▶ **Given task**:
Only one stretch of the data below should be repeated: the lines from the line containing "parts.objects.link(pivot)" through the line containing "from mathutils import Matrix, Vector", inclusive, exactly as they are.
-------- Given information --------
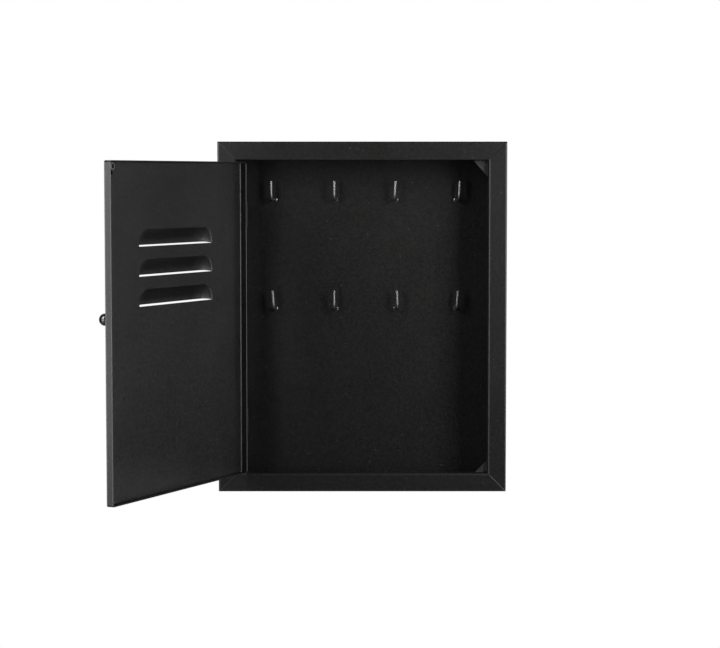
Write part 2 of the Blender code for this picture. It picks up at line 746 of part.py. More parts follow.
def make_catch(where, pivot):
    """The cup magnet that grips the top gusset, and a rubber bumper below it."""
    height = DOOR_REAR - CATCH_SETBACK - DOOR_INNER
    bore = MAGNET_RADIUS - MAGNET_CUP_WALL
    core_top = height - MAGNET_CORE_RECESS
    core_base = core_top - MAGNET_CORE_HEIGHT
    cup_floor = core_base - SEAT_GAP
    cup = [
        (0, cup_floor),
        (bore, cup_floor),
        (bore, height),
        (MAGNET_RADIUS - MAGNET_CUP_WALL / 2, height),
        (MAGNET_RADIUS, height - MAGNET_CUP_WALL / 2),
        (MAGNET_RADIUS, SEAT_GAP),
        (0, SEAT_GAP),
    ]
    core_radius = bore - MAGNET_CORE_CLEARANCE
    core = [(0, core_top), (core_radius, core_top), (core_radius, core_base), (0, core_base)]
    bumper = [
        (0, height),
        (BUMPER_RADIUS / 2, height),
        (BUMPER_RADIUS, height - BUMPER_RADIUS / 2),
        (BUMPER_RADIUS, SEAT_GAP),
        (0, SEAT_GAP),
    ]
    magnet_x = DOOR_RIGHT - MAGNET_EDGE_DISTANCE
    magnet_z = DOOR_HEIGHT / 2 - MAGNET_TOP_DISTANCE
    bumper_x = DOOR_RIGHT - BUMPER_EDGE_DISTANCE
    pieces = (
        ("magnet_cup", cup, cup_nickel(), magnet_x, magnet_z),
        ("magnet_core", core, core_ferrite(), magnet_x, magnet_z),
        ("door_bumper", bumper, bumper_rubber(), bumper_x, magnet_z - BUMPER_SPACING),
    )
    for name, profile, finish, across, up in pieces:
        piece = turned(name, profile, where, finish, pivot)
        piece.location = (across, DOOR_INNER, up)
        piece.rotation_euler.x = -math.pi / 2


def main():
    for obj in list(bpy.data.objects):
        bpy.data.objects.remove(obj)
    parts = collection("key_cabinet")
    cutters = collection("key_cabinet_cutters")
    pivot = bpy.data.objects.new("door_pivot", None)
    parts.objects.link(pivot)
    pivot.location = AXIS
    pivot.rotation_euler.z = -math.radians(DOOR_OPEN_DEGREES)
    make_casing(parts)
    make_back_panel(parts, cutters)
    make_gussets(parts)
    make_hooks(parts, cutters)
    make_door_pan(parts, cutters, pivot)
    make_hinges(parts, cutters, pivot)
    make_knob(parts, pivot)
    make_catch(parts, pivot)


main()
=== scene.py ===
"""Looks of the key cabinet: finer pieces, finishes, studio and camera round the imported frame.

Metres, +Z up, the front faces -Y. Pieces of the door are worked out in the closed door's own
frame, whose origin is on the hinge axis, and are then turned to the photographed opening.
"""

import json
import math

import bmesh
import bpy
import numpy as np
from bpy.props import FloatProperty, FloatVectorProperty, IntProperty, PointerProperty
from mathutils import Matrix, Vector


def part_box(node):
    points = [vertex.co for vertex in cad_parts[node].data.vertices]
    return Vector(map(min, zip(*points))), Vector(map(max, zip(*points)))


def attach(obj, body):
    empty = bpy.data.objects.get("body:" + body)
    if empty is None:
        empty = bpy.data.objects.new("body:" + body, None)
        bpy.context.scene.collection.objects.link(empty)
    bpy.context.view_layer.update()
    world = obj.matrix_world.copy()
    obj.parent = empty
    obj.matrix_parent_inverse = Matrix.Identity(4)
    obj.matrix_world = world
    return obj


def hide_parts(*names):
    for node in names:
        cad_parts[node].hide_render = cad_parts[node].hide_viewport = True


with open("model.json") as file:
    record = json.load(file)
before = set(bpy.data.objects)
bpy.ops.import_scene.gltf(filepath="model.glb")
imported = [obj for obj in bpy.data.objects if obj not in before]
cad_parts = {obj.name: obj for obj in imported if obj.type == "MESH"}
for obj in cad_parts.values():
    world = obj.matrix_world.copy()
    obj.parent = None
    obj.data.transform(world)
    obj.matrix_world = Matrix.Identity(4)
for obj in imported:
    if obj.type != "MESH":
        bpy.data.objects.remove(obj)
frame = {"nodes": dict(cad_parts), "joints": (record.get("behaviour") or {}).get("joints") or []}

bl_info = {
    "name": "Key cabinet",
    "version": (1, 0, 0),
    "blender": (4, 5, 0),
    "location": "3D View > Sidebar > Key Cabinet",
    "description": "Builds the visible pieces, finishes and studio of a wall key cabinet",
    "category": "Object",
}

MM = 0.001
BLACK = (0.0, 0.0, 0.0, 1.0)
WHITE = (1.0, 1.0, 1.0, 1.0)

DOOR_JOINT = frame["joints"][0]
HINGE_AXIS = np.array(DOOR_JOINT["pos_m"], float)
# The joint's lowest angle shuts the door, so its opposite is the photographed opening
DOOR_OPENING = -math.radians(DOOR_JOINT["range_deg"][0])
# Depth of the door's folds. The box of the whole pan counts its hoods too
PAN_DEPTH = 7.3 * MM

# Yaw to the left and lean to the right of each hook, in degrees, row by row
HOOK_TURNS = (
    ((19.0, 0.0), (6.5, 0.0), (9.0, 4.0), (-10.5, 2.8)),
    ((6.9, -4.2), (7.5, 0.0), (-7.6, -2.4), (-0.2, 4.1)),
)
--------
▶ **Task output**:
    parts.objects.link(pivot)
    pivot.location = AXIS
    pivot.rotation_euler.z = -math.radians(DOOR_OPEN_DEGREES)
    make_casing(parts)
    make_back_panel(parts, cutters)
    make_gussets(parts)
    make_hooks(parts, cutters)
    make_door_pan(parts, cutters, pivot)
    make_hinges(parts, cutters, pivot)
    make_knob(parts, pivot)
    make_catch(parts, pivot)


main()
=== scene.py ===
"""Looks of the key cabinet: finer pieces, finishes, studio and camera round the imported frame.

Metres, +Z up, the front faces -Y. Pieces of the door are worked out in the closed door's own
frame, whose origin is on the hinge axis, and are then turned to the photographed opening.
"""

import json
import math

import bmesh
import bpy
import numpy as np
from bpy.props import FloatProperty, FloatVectorProperty, IntProperty, PointerProperty
from mathutils import Matrix, Vector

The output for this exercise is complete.